### Collected data
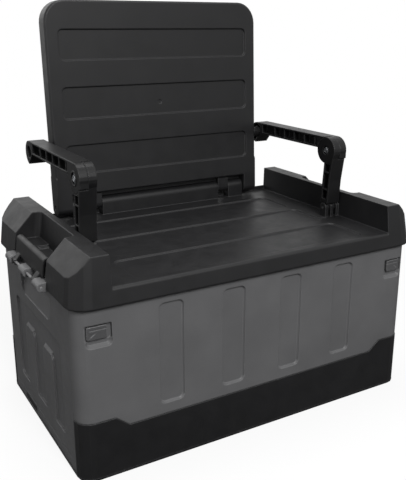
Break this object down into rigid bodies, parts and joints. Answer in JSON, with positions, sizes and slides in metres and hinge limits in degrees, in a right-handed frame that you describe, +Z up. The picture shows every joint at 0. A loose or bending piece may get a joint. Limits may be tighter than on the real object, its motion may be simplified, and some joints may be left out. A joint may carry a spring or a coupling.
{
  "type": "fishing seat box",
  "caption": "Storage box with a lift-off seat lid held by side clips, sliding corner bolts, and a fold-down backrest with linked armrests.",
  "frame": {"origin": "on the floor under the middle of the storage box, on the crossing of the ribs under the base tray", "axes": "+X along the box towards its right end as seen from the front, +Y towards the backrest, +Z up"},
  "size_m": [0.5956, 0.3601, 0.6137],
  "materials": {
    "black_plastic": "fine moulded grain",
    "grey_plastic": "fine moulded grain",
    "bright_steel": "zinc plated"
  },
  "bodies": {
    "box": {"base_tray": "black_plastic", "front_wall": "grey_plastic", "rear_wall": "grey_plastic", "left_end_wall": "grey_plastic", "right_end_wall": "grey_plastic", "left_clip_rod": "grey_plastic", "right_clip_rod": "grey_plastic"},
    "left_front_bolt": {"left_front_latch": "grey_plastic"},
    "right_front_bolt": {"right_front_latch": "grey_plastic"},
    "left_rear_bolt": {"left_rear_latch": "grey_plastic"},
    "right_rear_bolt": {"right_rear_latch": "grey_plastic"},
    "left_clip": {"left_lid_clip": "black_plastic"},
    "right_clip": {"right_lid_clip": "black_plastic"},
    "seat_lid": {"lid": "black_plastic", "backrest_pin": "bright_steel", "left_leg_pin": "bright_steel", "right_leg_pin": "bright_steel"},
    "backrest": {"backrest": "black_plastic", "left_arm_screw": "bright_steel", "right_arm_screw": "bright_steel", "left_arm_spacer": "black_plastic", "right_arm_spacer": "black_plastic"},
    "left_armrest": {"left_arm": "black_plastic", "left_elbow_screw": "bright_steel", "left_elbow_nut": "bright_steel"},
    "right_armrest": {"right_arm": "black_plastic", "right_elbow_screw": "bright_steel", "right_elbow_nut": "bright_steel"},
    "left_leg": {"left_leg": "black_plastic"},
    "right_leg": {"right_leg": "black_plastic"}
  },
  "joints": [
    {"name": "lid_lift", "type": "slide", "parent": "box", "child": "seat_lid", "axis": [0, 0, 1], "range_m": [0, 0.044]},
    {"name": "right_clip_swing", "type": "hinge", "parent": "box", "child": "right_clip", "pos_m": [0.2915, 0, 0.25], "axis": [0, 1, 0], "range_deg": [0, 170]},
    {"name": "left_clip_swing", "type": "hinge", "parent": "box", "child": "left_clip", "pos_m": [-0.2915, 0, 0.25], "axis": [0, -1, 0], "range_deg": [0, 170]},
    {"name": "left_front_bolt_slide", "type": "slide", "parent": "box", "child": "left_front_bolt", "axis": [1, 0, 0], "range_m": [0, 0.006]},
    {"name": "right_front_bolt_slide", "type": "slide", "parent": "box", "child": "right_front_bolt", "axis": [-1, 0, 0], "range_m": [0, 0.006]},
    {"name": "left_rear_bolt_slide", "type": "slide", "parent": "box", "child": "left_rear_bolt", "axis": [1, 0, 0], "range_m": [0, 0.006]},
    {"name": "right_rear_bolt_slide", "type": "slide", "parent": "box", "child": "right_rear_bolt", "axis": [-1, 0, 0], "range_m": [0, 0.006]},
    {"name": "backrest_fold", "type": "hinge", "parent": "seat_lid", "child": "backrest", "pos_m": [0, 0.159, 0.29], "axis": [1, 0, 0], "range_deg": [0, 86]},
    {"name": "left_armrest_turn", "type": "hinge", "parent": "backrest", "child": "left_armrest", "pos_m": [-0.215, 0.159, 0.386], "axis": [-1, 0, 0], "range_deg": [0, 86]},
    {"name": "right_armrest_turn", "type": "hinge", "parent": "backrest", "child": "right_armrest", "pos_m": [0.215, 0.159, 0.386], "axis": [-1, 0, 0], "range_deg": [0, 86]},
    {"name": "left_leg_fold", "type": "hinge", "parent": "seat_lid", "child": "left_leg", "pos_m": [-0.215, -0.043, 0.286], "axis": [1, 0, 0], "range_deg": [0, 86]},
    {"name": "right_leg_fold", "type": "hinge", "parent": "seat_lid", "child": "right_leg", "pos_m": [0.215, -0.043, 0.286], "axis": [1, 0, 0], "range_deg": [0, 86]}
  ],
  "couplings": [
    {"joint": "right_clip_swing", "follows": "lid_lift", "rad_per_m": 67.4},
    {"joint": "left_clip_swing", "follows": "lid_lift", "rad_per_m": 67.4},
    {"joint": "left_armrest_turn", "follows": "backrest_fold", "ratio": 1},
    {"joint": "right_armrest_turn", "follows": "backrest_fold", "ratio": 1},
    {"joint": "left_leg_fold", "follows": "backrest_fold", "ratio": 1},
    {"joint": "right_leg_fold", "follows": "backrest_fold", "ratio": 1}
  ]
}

### Exercise description
Reproduce the data, keeping every line exactly the same.

### Solution to this problem
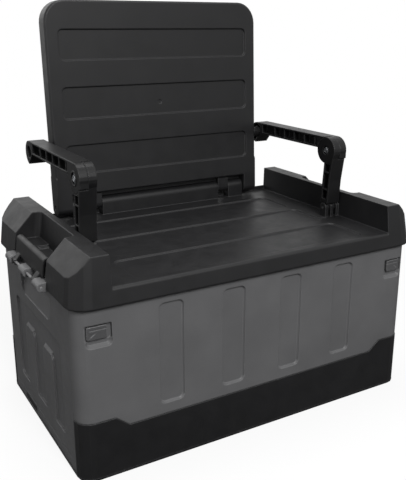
Break this object down into rigid bodies, parts and joints. Answer in JSON, with positions, sizes and slides in metres and hinge limits in degrees, in a right-handed frame that you describe, +Z up. The picture shows every joint at 0. A loose or bending piece may get a joint. Limits may be tighter than on the real object, its motion may be simplified, and some joints may be left out. A joint may carry a spring or a coupling.
{
  "type": "fishing seat box",
  "caption": "Storage box with a lift-off seat lid held by side clips, sliding corner bolts, and a fold-down backrest with linked armrests.",
  "frame": {"origin": "on the floor under the middle of the storage box, on the crossing of the ribs under the base tray", "axes": "+X along the box towards its right end as seen from the front, +Y towards the backrest, +Z up"},
  "size_m": [0.5956, 0.3601, 0.6137],
  "materials": {
    "black_plastic": "fine moulded grain",
    "grey_plastic": "fine moulded grain",
    "bright_steel": "zinc plated"
  },
  "bodies": {
    "box": {"base_tray": "black_plastic", "front_wall": "grey_plastic", "rear_wall": "grey_plastic", "left_end_wall": "grey_plastic", "right_end_wall": "grey_plastic", "left_clip_rod": "grey_plastic", "right_clip_rod": "grey_plastic"},
    "left_front_bolt": {"left_front_latch": "grey_plastic"},
    "right_front_bolt": {"right_front_latch": "grey_plastic"},
    "left_rear_bolt": {"left_rear_latch": "grey_plastic"},
    "right_rear_bolt": {"right_rear_latch": "grey_plastic"},
    "left_clip": {"left_lid_clip": "black_plastic"},
    "right_clip": {"right_lid_clip": "black_plastic"},
    "seat_lid": {"lid": "black_plastic", "backrest_pin": "bright_steel", "left_leg_pin": "bright_steel", "right_leg_pin": "bright_steel"},
    "backrest": {"backrest": "black_plastic", "left_arm_screw": "bright_steel", "right_arm_screw": "bright_steel", "left_arm_spacer": "black_plastic", "right_arm_spacer": "black_plastic"},
    "left_armrest": {"left_arm": "black_plastic", "left_elbow_screw": "bright_steel", "left_elbow_nut": "bright_steel"},
    "right_armrest": {"right_arm": "black_plastic", "right_elbow_screw": "bright_steel", "right_elbow_nut": "bright_steel"},
    "left_leg": {"left_leg": "black_plastic"},
    "right_leg": {"right_leg": "black_plastic"}
  },
  "joints": [
    {"name": "lid_lift", "type": "slide", "parent": "box", "child": "seat_lid", "axis": [0, 0, 1], "range_m": [0, 0.044]},
    {"name": "right_clip_swing", "type": "hinge", "parent": "box", "child": "right_clip", "pos_m": [0.2915, 0, 0.25], "axis": [0, 1, 0], "range_deg": [0, 170]},
    {"name": "left_clip_swing", "type": "hinge", "parent": "box", "child": "left_clip", "pos_m": [-0.2915, 0, 0.25], "axis": [0, -1, 0], "range_deg": [0, 170]},
    {"name": "left_front_bolt_slide", "type": "slide", "parent": "box", "child": "left_front_bolt", "axis": [1, 0, 0], "range_m": [0, 0.006]},
    {"name": "right_front_bolt_slide", "type": "slide", "parent": "box", "child": "right_front_bolt", "axis": [-1, 0, 0], "range_m": [0, 0.006]},
    {"name": "left_rear_bolt_slide", "type": "slide", "parent": "box", "child": "left_rear_bolt", "axis": [1, 0, 0], "range_m": [0, 0.006]},
    {"name": "right_rear_bolt_slide", "type": "slide", "parent": "box", "child": "right_rear_bolt", "axis": [-1, 0, 0], "range_m": [0, 0.006]},
    {"name": "backrest_fold", "type": "hinge", "parent": "seat_lid", "child": "backrest", "pos_m": [0, 0.159, 0.29], "axis": [1, 0, 0], "range_deg": [0, 86]},
    {"name": "left_armrest_turn", "type": "hinge", "parent": "backrest", "child": "left_armrest", "pos_m": [-0.215, 0.159, 0.386], "axis": [-1, 0, 0], "range_deg": [0, 86]},
    {"name": "right_armrest_turn", "type": "hinge", "parent": "backrest", "child": "right_armrest", "pos_m": [0.215, 0.159, 0.386], "axis": [-1, 0, 0], "range_deg": [0, 86]},
    {"name": "left_leg_fold", "type": "hinge", "parent": "seat_lid", "child": "left_leg", "pos_m": [-0.215, -0.043, 0.286], "axis": [1, 0, 0], "range_deg": [0, 86]},
    {"name": "right_leg_fold", "type": "hinge", "parent": "seat_lid", "child": "right_leg", "pos_m": [0.215, -0.043, 0.286], "axis": [1, 0, 0], "range_deg": [0, 86]}
  ],
  "couplings": [
    {"joint": "right_clip_swing", "follows": "lid_lift", "rad_per_m": 67.4},
    {"joint": "left_clip_swing", "follows": "lid_lift", "rad_per_m": 67.4},
    {"joint": "left_armrest_turn", "follows": "backrest_fold", "ratio": 1},
    {"joint": "right_armrest_turn", "follows": "backrest_fold", "ratio": 1},
    {"joint": "left_leg_fold", "follows": "backrest_fold", "ratio": 1},
    {"joint": "right_leg_fold", "follows": "backrest_fold", "ratio": 1}
  ]
}